### EXERCISE DESCRIPTION
The data must be written out once more, precisely as given.

### DATASET SECTION
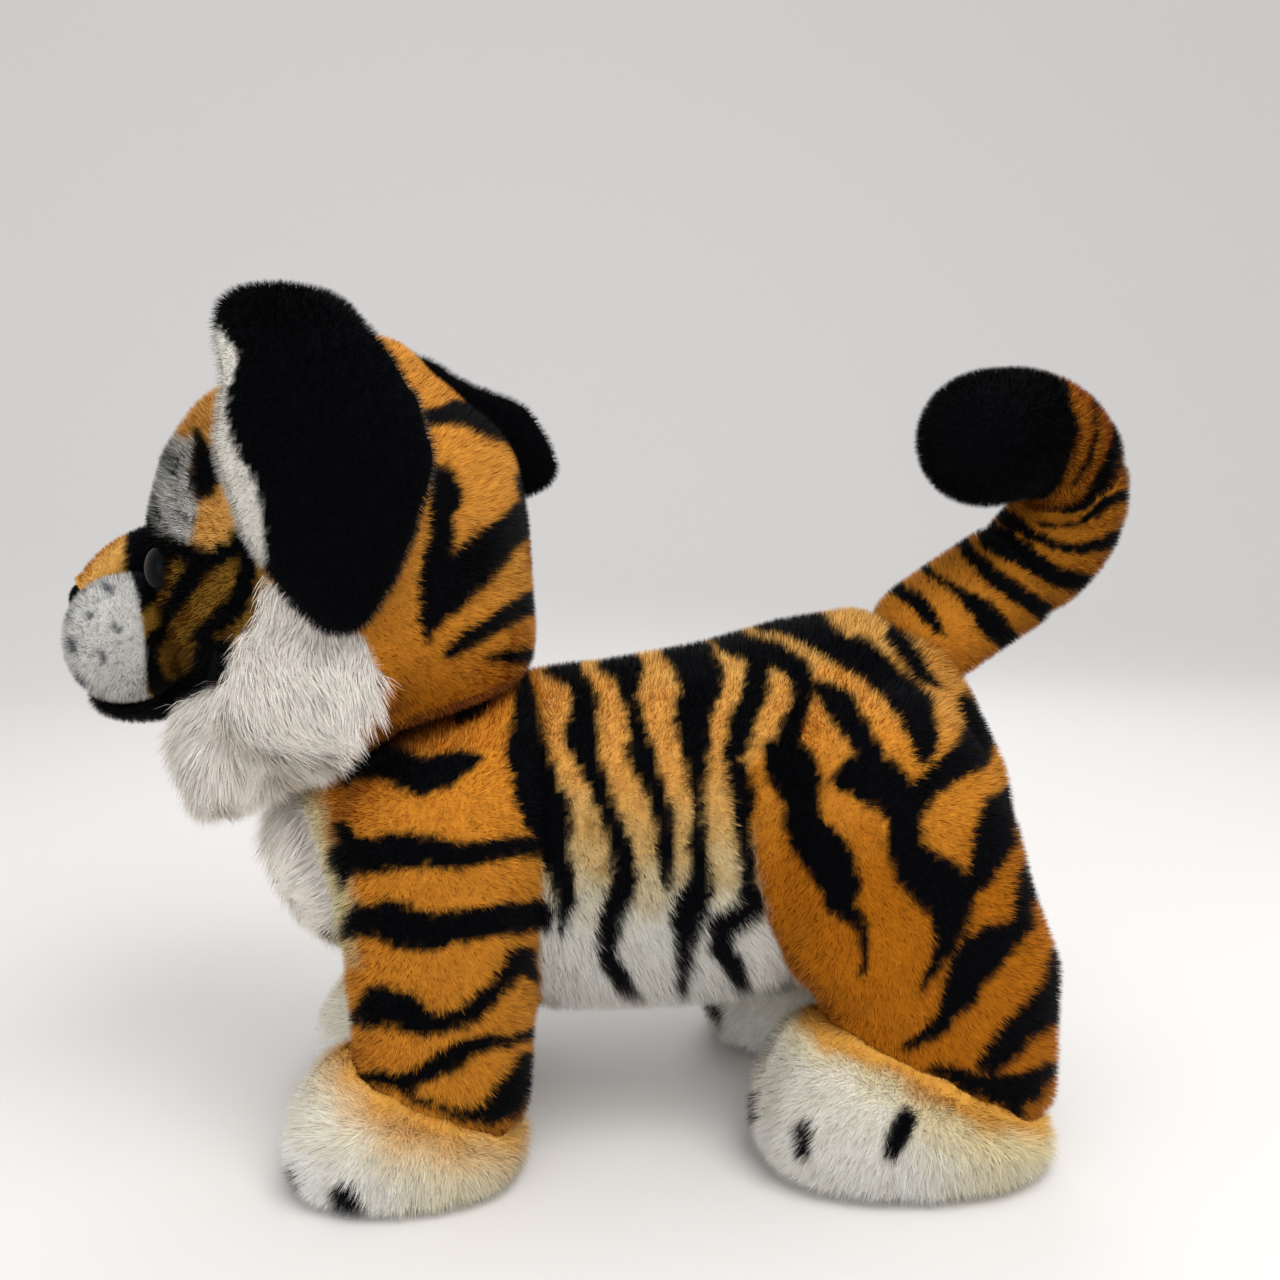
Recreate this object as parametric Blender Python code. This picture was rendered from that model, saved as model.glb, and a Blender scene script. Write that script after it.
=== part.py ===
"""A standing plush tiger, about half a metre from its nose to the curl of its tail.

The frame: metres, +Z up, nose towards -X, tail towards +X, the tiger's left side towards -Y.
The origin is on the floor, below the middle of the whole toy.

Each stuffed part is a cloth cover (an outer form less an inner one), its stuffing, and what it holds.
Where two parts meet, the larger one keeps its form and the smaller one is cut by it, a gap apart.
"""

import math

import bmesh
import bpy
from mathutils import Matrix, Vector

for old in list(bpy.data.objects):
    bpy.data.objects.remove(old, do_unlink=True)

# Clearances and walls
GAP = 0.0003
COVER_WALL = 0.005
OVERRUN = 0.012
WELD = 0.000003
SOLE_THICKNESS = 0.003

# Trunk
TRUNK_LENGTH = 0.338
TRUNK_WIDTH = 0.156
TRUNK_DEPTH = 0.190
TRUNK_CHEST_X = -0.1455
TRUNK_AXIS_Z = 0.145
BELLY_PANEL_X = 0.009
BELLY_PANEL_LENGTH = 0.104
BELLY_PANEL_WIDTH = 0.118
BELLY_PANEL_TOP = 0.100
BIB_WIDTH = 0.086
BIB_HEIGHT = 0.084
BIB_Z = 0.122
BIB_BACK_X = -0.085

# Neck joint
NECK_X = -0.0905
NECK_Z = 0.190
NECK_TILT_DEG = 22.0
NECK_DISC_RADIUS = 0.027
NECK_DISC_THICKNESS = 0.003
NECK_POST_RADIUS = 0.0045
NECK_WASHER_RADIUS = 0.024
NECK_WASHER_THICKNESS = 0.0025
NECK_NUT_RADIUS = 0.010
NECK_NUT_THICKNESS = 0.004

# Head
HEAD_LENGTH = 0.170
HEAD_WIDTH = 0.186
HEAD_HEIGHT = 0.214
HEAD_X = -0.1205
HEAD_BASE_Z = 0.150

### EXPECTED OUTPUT
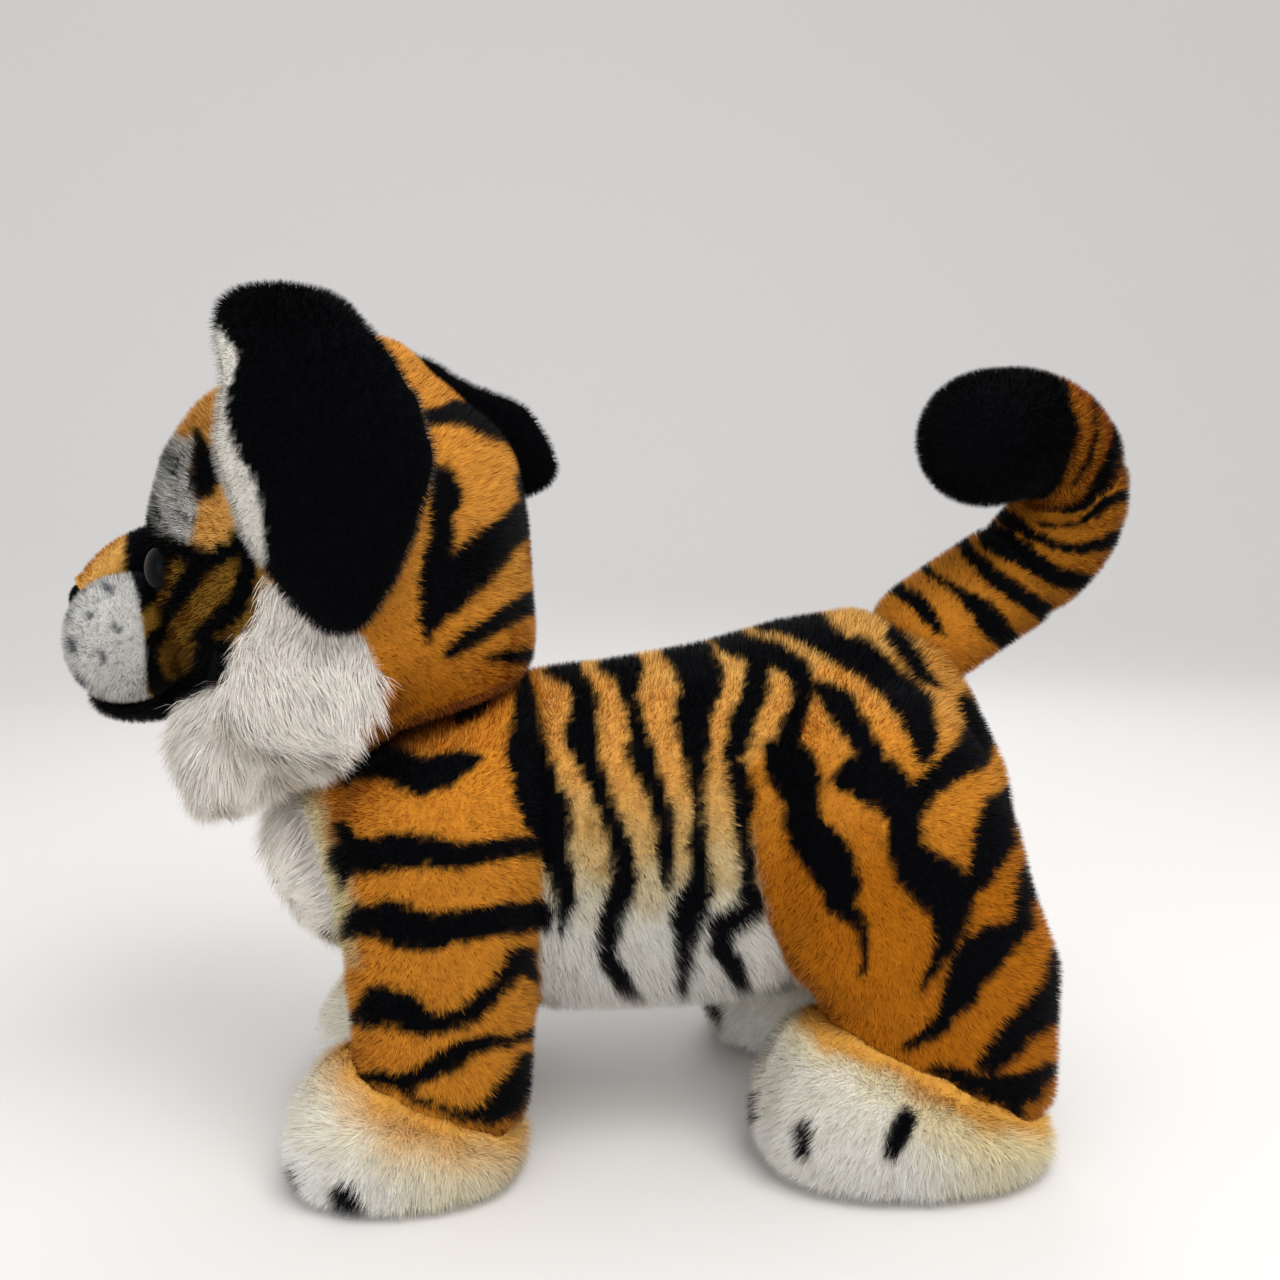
Recreate this object as parametric Blender Python code. This picture was rendered from that model, saved as model.glb, and a Blender scene script. Write that script after it.
=== part.py ===
"""A standing plush tiger, about half a metre from its nose to the curl of its tail.

The frame: metres, +Z up, nose towards -X, tail towards +X, the tiger's left side towards -Y.
The origin is on the floor, below the middle of the whole toy.

Each stuffed part is a cloth cover (an outer form less an inner one), its stuffing, and what it holds.
Where two parts meet, the larger one keeps its form and the smaller one is cut by it, a gap apart.
"""

import math

import bmesh
import bpy
from mathutils import Matrix, Vector

for old in list(bpy.data.objects):
    bpy.data.objects.remove(old, do_unlink=True)

# Clearances and walls
GAP = 0.0003
COVER_WALL = 0.005
OVERRUN = 0.012
WELD = 0.000003
SOLE_THICKNESS = 0.003

# Trunk
TRUNK_LENGTH = 0.338
TRUNK_WIDTH = 0.156
TRUNK_DEPTH = 0.190
TRUNK_CHEST_X = -0.1455
TRUNK_AXIS_Z = 0.145
BELLY_PANEL_X = 0.009
BELLY_PANEL_LENGTH = 0.104
BELLY_PANEL_WIDTH = 0.118
BELLY_PANEL_TOP = 0.100
BIB_WIDTH = 0.086
BIB_HEIGHT = 0.084
BIB_Z = 0.122
BIB_BACK_X = -0.085

# Neck joint
NECK_X = -0.0905
NECK_Z = 0.190
NECK_TILT_DEG = 22.0
NECK_DISC_RADIUS = 0.027
NECK_DISC_THICKNESS = 0.003
NECK_POST_RADIUS = 0.0045
NECK_WASHER_RADIUS = 0.024
NECK_WASHER_THICKNESS = 0.0025
NECK_NUT_RADIUS = 0.010
NECK_NUT_THICKNESS = 0.004

# Head
HEAD_LENGTH = 0.170
HEAD_WIDTH = 0.186
HEAD_HEIGHT = 0.214
HEAD_X = -0.1205
HEAD_BASE_Z = 0.150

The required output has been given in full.